À 87 ans, Mavis Gallant est avec l'Ontarienne Alice Munro (78 ans), dans la lignée des regrettées Manitobaines Margaret Laurence et Gabrielle Roy et de la Québécoise Anne Hébert, l'une des cinq grandes dames de la littérature canadienne, anglophone ou francophone.

Quintette de choc de la littérature féminine au pays du castor. Autrefois séparées par «les deux solitudes», aujourd'hui, le projet de René Lévesque en voie d'étiolement et le dégel des solitudes amorcé, elles se retrouvent, font corps, un lectorat sans oeillères les rassemble. Gallant fut la première anglophone à recevoir en 2006 le prix David - jusque-là réservé aux écrivains francophones.

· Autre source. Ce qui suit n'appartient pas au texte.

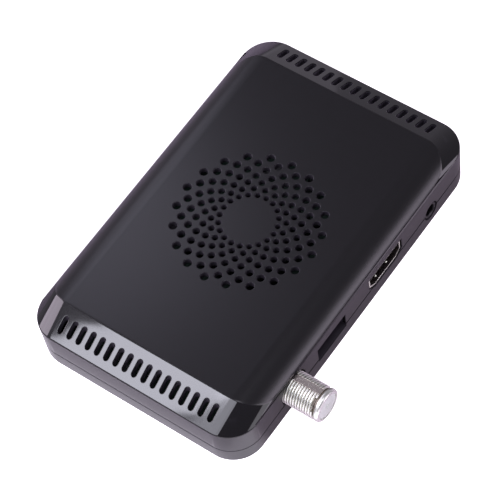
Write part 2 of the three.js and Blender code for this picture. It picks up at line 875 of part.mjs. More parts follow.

Juste évolution, car ces plumes sont de la plus haute qualité d'expression et prouvent que la littérature traverse les soubresauts politiques, les dépassent. Comme Anne Hébert, Mavis Gallant, née à Montréal, a choisi de vivre à Paris. Elle écrit en anglais des nouvelles dont elle est, avec Munro, un maître.

Voici qu'elle entre dans une maison d'édition québécoise francophone pour accroître (espérons-le) son lectorat dans la langue d'Anne Hébert. Premier titre, une longue nouvelle parue en 1973 sous le titre The Pegnitz Junction, traduite par Suzanne V. Magnoux sous le titre Voyageurs en souffrance. Un trajet en train de Paris vers l'Allemagne dans les années d'après-Shoah. Délicat et brillant au possible.

Ces voyageurs (monologues intérieurs, dialogues inquiets, narration omnisciente entrant dans les destins) vivent en souffrance, en suspens, marchandises que les trains de la mort ont oubliées...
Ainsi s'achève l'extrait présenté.